Society / Justice and Law

Filling a Need

Written by Katherine Hedland Hansen, School of Law

January 12, 2015

students lounging on the grass to the side of Sullivan Law School

With ABA approval secured, the School of Law is preparing to open a satellite campus in Anchorage.

Third-year law students will study and work in Anchorage in fall 2015, now that the American Bar Association has approved Seattle University School of Law's satellite campus there.

The ABA Council of the Section of Legal Education and Admissions to the Bar approved the law school's proposal last month. The satellite campus will be located at Alaska Pacific University, which has partnered with the law school to make legal education in Alaska a reality.

The approval paves the way for the law school to begin accepting applications from students at Seattle University and other accredited law schools who want to spend their third year in Alaska, the only state without its own law school.

 "We are eager to bring legal education to Alaska through this program we have worked so long to create," Dean Annette Clark, '89, said. "The satellite campus fills a need for Alaskan students and the Alaska legal community.

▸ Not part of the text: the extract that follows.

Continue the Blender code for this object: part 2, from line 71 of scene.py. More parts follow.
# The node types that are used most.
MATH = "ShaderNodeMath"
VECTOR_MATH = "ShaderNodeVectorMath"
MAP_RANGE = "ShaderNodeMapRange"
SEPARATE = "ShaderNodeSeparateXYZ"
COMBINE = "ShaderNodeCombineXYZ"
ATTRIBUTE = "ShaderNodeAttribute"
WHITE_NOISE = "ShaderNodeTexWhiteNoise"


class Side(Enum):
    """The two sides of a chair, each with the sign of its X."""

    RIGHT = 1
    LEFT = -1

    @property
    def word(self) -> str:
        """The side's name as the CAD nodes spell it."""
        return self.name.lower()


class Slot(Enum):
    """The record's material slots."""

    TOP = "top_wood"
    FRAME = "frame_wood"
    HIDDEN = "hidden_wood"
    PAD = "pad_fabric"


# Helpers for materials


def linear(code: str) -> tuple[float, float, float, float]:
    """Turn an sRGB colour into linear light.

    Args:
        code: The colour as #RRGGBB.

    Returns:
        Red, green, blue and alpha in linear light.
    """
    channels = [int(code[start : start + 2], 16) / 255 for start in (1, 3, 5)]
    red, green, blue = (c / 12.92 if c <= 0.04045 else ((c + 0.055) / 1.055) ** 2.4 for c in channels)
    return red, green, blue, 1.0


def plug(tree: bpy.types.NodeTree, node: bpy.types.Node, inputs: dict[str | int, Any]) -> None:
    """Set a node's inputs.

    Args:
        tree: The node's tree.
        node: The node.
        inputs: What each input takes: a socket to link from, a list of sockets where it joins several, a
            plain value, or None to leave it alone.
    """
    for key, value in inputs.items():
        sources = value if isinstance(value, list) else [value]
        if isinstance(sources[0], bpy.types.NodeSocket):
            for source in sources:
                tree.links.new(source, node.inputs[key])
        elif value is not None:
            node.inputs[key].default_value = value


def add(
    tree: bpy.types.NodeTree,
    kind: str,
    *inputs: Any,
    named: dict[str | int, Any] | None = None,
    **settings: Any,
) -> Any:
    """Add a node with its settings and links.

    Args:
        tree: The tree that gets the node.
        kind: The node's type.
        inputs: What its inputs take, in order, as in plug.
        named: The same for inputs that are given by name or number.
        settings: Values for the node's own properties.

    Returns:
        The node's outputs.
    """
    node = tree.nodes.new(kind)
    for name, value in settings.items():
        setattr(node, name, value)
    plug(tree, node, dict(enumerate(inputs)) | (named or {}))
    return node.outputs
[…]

We are grateful for the tremendous support from so many in Anchorage and throughout the state."

Clark and SU President Stephen Sundborg, S.J., will travel to Alaska next week for a celebratory reception including Alaska Pacific University's president, Program Director Stephanie Nichols and other representatives from the law school, the legal, and alumni community.

The initiative allows Alaskan students to spend their summers and entire third year in their home state after two years in Seattle.

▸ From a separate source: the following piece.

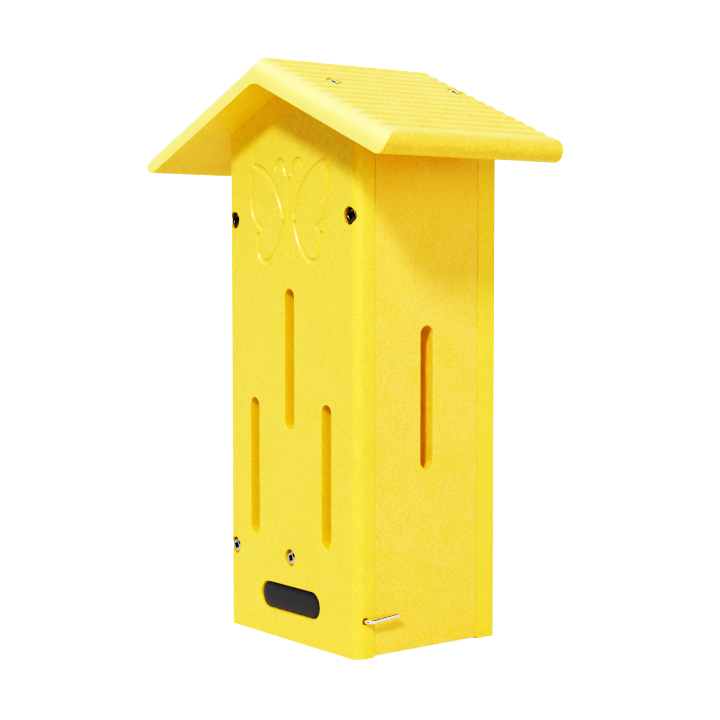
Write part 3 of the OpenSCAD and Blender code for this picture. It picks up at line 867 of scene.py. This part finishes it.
def screw_profile():
    """Half of a screw's outline, from the crown to the point. Its second axis runs down the screw."""
    seat = HEAD_RECESS + HEAD_H
    end = seat + SHANK_LEN
    points = [(0, HEAD_RECESS), (HEAD_R * 0.64, HEAD_RECESS), (HEAD_R * 0.88, HEAD_RECESS + HEAD_H * 0.2),
              (HEAD_R, HEAD_RECESS + HEAD_H * 0.55), (HEAD_R, seat), (SHANK_R, seat),
              (SHANK_R, end - POINT_LEN), (0, end)]
    rounds = [0, 0.6 * MM, 0.4 * MM, 0.4 * MM, 0.1 * MM, 0, 0, 0]
    return link("screw_profile", drawing("screw_profile", [(r, z, 0) for r, z in points], round=rounds))


def screws(tree, profile, name, material, places):
    """One piece of screws: each place gives a node, a point on the board's face, outwards, and a turn."""
    host = drawing("points", [p[1] for p in places], outward=[p[2] for p in places],
                   turn=[math.radians(p[3]) for p in places])
    recess_floor = -(HEAD_RECESS + DRIVE_DEPTH)
    piece = grow(name, host, tree, {
        "Profile": profile, "Steps": 48, "Drive Size": (DRIVE_W, DRIVE_W, 2 * DRIVE_DEPTH),
        "Drive Place": (0, 0, -HEAD_RECESS), "Drive Width": DRIVE_W, "Crown": -HEAD_RECESS,
        "Recess Floor": recess_floor, "Below Floor": recess_floor - 0.1 * MM, "Material": material})
    tidied(piece, HEAD_EASE, math.radians(70))
    dressed(piece, material, "house", [p[0] for p in places])


def fasteners():
    """The twelve screws, as one piece for each finish. The last number is each drive's chance turn."""
    tree, profile = screws_tree(), screw_profile()
    forward, backward = (0, -1, 0), (0, 1, 0)
    screws(tree, profile, "black_screws", black_steel, [
        ("pivot_screw_front", (SIDE_X, FRONT_Y, PIVOT_Z), forward, 30),
        ("pivot_screw_back", (SIDE_X, BACK_Y, PIVOT_Z), backward, 20),
        ("side_screw_front_upper", (-SIDE_X, FRONT_Y, PIVOT_Z), forward, 28),
        ("side_screw_back_upper", (-SIDE_X, BACK_Y, PIVOT_Z), backward, 35)])
    roof_nodes = ["roof_screw_left_front", "roof_screw_left_back", "roof_screw_right_front",
                  "roof_screw_right_back"]
    screws(tree, profile, "zinc_screws", zinc_steel, [
        ("side_screw_front_lower", (-SIDE_X, FRONT_Y, LOW_SCREW_Z), forward, 25),
        ("side_screw_back_lower", (-SIDE_X, BACK_Y, LOW_SCREW_Z), backward, 15),
        ("floor_screw_front", (0, FRONT_Y, LOW_SCREW_Z), forward, 15),
        ("floor_screw_back", (0, BACK_Y, LOW_SCREW_Z), backward, 30)]
        + [(node, place.translation, -place.col[2].xyz, turn)
           for node, place, turn in zip(roof_nodes, roof_screw_places(), (20, 5, 30, 12))])
    bpy.data.objects.remove(profile)


def wire_tree():
    """A bent wire: a round section drawn along a path whose corners are bent to a radius."""
    tree, given = geometry_tree("bent wire", {"Wire Radius": "Float", "Bend Radius": "Float",
                                              "Material": "Material"})
    path = add(tree, "GeometryNodeMeshToCurve", {"Mesh": given["Geometry"]})
    bent = add(tree, "GeometryNodeFilletCurve", {
        "Curve": path.outputs[0], "Count": 16, "Radius": given["Bend Radius"]}, mode="POLY")
    section = add(tree, "GeometryNodeCurvePrimitiveCircle", {
        "Resolution": 40, "Radius": given["Wire Radius"]})
    wire = add(tree, "GeometryNodeCurveToMesh", {
        "Curve": bent.outputs[0], "Profile Curve": section.outputs[0], "Fill Caps": True})
    return finish_tree(tree, wire.outputs[0], given["Material"])


def latch_wire():
    """The latch: a shank in the front panel's edge, and an arm that lies over the door."""
    bend = Vector((HALF_W + LATCH_STAND, LATCH_Y, LATCH_Z))
    arm = Vector((0, math.cos(LATCH_RISE), math.sin(LATCH_RISE))) * LATCH_ARM
    path = [(HALF_W - LATCH_REACH, LATCH_Y, LATCH_Z), bend, bend + arm]
    piece = grow("latch_wire", drawing("latch_path", path), wire_tree(),
                 {"Wire Radius": WIRE_R, "Bend Radius": WIRE_BEND, "Material": bright_wire})
    tidied(piece, WIRE_EASE)
    dressed(piece, bright_wire, "latch", ["latch_hook"])


front_board()
back_board()
left_board()
door_board()
floor_slab()
roof()
badge_pill()
latch_wire()
fasteners()


# Camera, light and stage

def aimed(azimuth, elevation):
    """A direction by its azimuth from the front towards the door's side, and its elevation, in degrees."""
    a, e = math.radians(azimuth), math.radians(elevation)
    return Vector((math.sin(a) * math.cos(e), -math.cos(a) * math.cos(e), math.sin(e)))


def photo_camera():
    """A camera at the photograph's angle and of its perspective."""
    camera = link("camera", bpy.data.cameras.new("camera"))
    camera.location = CAMERA_PLACE
    camera.rotation_mode = "QUATERNION"
    camera.rotation_quaternion = (-aimed(CAMERA_AZIMUTH, CAMERA_ELEVATION)).to_track_quat("-Z", "Y")
    camera.data.sensor_width = SENSOR_MM
    camera.data.lens = FOCAL_PX / PHOTO_PX * SENSOR_MM
    bpy.context.scene.camera = camera


def key_light():
    """The key softbox, high at the front right. It draws the roof's shadow on the door."""
    sun = bpy.data.lights.new("key", "SUN")
    sun.energy = KEY_STRENGTH
    sun.angle = KEY_SIZE
    key = link("key", sun)
    key.rotation_mode = "QUATERNION"
    key.rotation_quaternion = Vector(KEY_TRAVEL).to_track_quat("-Z", "Y")


def soft_boxes():
    """A dark studio with wide soft boxes at its sides, and a white backdrop for the camera."""
    world = bpy.data.worlds.new("studio")
    bpy.context.scene.world = world
    world.use_nodes = True
    tree = world.node_tree
    tree.nodes.clear()
    white = (1, 1, 1, 1)
    direction = add(tree, "ShaderNodeTexCoord").outputs["Generated"]
    studio = add(tree, "ShaderNodeBackground", {"Color": white, "Strength": STUDIO_FILL}).outputs[0]
    for azimuth, elevation, sharpness, strength, colour in SOFT_BOXES:
        towards = add(tree, "ShaderNodeVectorMath", {0: direction, 1: aimed(azimuth, elevation)},
                      operation="DOT_PRODUCT")
        ahead = add(tree, "ShaderNodeMath", {0: towards.outputs["Value"], 1: 0.0}, operation="MAXIMUM")
        shaped = add(tree, "ShaderNodeMath", {0: ahead.outputs[0], 1: sharpness}, operation="POWER")
        level = add(tree, "ShaderNodeMath", {0: shaped.outputs[0], 1: strength}, operation="MULTIPLY")
        box = add(tree, "ShaderNodeBackground", {"Color": linear(colour), "Strength": level.outputs[0]})
        studio = add(tree, "ShaderNodeAddShader", {0: studio, 1: box.outputs[0]}).outputs[0]
    backdrop = add(tree, "ShaderNodeBackground", {"Color": white, "Strength": 1.1 * WHITE_LEVEL})
    camera_ray = add(tree, "ShaderNodeLightPath").outputs["Is Camera Ray"]
    mixed = add(tree, "ShaderNodeMixShader", {0: camera_ray, 1: studio, 2: backdrop.outputs[0]})
    add(tree, "ShaderNodeOutputWorld", {"Surface": mixed.outputs[0]})


def paper_floor():
    """A sheet of pale matt paper, wide enough to reach the horizon, that the camera sees as nearly white."""
    mesh = bpy.data.meshes.new("floor_paper")
    mesh.from_pydata([(x, y, 0) for x, y in ((-1, -1), (1, -1), (1, 1), (-1, 1))], [], [(0, 1, 2, 3)])
    mesh.transform(Matrix.Scale(FLOOR_REACH, 4))
    material, tree, coords, shader = surface("matt_paper", {
        "Base Color": linear("dddddb"), "Roughness": 0.9, "Specular IOR Level": 0.2,
        "Emission Color": (1, 1, 1, 1)})
    fibre = add(tree, "ShaderNodeTexNoise", {"Vector": coords, "Scale": 1 / (1.5 * MM)}).outputs["Fac"]
    bump = add(tree, "ShaderNodeBump", {"Height": fibre, "Strength": 1, "Distance": 0.02 * MM})
    camera_ray = add(tree, "ShaderNodeLightPath").outputs["Is Camera Ray"]
    lift = add(tree, "ShaderNodeMath", {0: camera_ray, 1: FLOOR_LIFT}, operation="MULTIPLY")
    tree.links.new(bump.outputs[0], shader.inputs["Normal"])
    tree.links.new(lift.outputs[0], shader.inputs["Emission Strength"])
    mesh.materials.append(material)
    link("floor_paper", mesh)


def slot_light():
    """Light bounces often enough to fill the slots and the space behind them."""
    bpy.context.scene.cycles.diffuse_bounces = 10
    bpy.context.scene.cycles.max_bounces = 16


def print_tone():
    """The photograph's tone: deep shades lose their blue, and the lit faces are nearly white."""
    view = bpy.context.scene.view_settings
    view.view_transform = "Standard"
    view.use_curve_mapping = True
    mapping = view.curve_mapping
    mapping.white_level = (WHITE_LEVEL,) * 3
    curve = mapping.curves[3]
    for x, y in TONE[1:-1]:
        curve.points.new(x / WHITE_LEVEL, y)
    for point, (x, y) in zip(curve.points, TONE):
        point.location = (x / WHITE_LEVEL, y)
    mapping.update()


photo_camera()
key_light()
soft_boxes()
paper_floor()
slot_light()
print_tone()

The Alaska Court System, the Alaska Bar Association, and individual lawyers in Alaska have strongly supported the endeavor. The Court System has granted the law school use of its courtrooms and access to its law library.  

The all-elective third-year curriculum will be focused on Alaska law, and students will have externship opportunities in a variety of legal settings. Professor Christian Halliburton will be the first SU law faculty member to teach in the program, which will also rely on the expertise of Alaska practitioners as adjunct faculty. 

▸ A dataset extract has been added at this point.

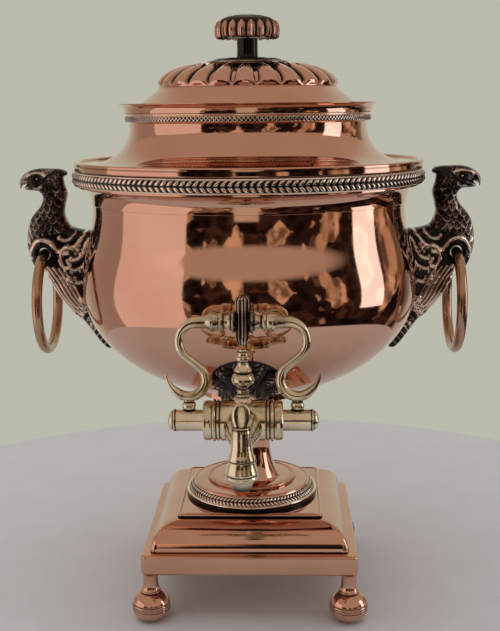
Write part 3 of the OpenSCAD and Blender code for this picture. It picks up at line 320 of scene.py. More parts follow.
class Tree:
    """The node tree of a material or a world, with short names for the nodes that are used most."""

    def __init__(self, owner):
        owner.use_nodes = True
        self.owner = owner
        self.nodes, self.links = owner.node_tree.nodes, owner.node_tree.links

    def put(self, socket, value):
        """Writes a value or a colour on the socket, or links another node's output to it."""
        if isinstance(value, bpy.types.NodeSocket):
            self.links.new(value, socket)
        elif socket.type == "RGBA":
            socket.default_value = (*value, 1)
        else:
            socket.default_value = value

    def node(self, kind, inputs, **settings):
        """A new node, from the values of its inputs by name or number, and its settings."""
        node = self.nodes.new("ShaderNode" + kind)
        for name, value in settings.items():
            setattr(node, name, value)
        for socket, value in inputs.items():
            self.put(node.inputs[socket], value)
        return node

    def surface(self, inputs):
        """Sets inputs of the Principled shader."""
        for name, value in inputs.items():
            self.put(self.nodes["Principled BSDF"].inputs[name], value)

    def noise(self, scale, detail=3.0, stretch=(1, 1, 1)):
        """Noise in the object's own coordinates. scale is in waves per metre."""
        own = self.node("TexCoord", {}).outputs["Object"]
        place = self.node("Mapping", {"Vector": own, "Scale": stretch})
        texture = self.node("TexNoise", {"Vector": place.outputs["Vector"], "Scale": scale, "Detail": detail})
        return texture.outputs["Fac"]

    def ramp(self, value, stops):
        """A colour ramp on value. stops lists (position, colour)."""
        node = self.node("ValToRGB", {"Fac": value})
        elements = node.color_ramp.elements
        while len(elements) < len(stops):
            elements.new(0.5)
        for element, (position, colour) in zip(elements, stops):
            element.position = position
            element.color = (*colour, 1)
        return node.outputs["Color"]

    def levels(self, value, low, high, to_low, to_high):
        """value moved from the range low..high to the range to_low..to_high."""
        return self.node("MapRange", {"Value": value, "From Min": low, "From Max": high,
                                      "To Min": to_low, "To Max": to_high}).outputs["Result"]

    def blend(self, factor, first, second, mode="MIX"):
        """Two colours mixed by factor."""
        # A Mix node has one set of inputs for each data type: 6 and 7 are its two colours
        colours = {0: factor, 6: first, 7: second}
        return self.node("Mix", colours, data_type="RGBA", blend_type=mode).outputs[2]

    def bump(self, value, strength, distance):
        """Fine surface relief from value."""
        node = self.node("Bump", {"Strength": strength, "Distance": distance, "Height": value})
        self.surface({"Normal": node.outputs["Normal"]})

    def hollows(self, low, colour):
        """White, and the given colour where the surface is more hollow than low."""
        return self.ramp(self.node("NewGeometry", {}).outputs["Pointiness"], [(low, colour), (0.49, WHITE)])

    def mark(self, name):
        """A value that the mesh carries at its points."""
        return self.node("Attribute", {}, attribute_name=name).outputs["Fac"]


def material(name, metallic=1.0):
    """The tree of a new material."""
    tree = Tree(bpy.data.materials.new(name))
    tree.surface({"Metallic": metallic})
    return tree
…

Nichols, a 2006 graduate of Seattle University School of Law who grew up in Fairbanks, has overseen the development of the satellite campus and teaches several Alaska-related law courses.   

"I am thrilled to be a part of something of such great historical significance in my home state," Nichols said. "It is a privilege to be working in Alaska alongside my fellow Alaskans and to be creating opportunities for the people and state of Alaska."  

The satellite campus further solidifies the law school's strong bond with Alaska. The School of Law has many outreach programs with the state, including the longstanding Alaska summer program, in which law students take a course and gain practical experience though a variety of summer placements in Anchorage.  

Seattle University School of Law is one of the most diverse law schools in the country with 35 percent of this year's entering class being students of color. The law school offers one full tuition three-year scholarship to an Alaska Native or Native American student.  

The School of Law also offers scholarships to Alaskans who attend law school through an endowment made possible by George and Mary Sundborg, the late parents of Father Sundborg. George was one of the drafters of the Alaska State Constitution and helped pave the way for statehood.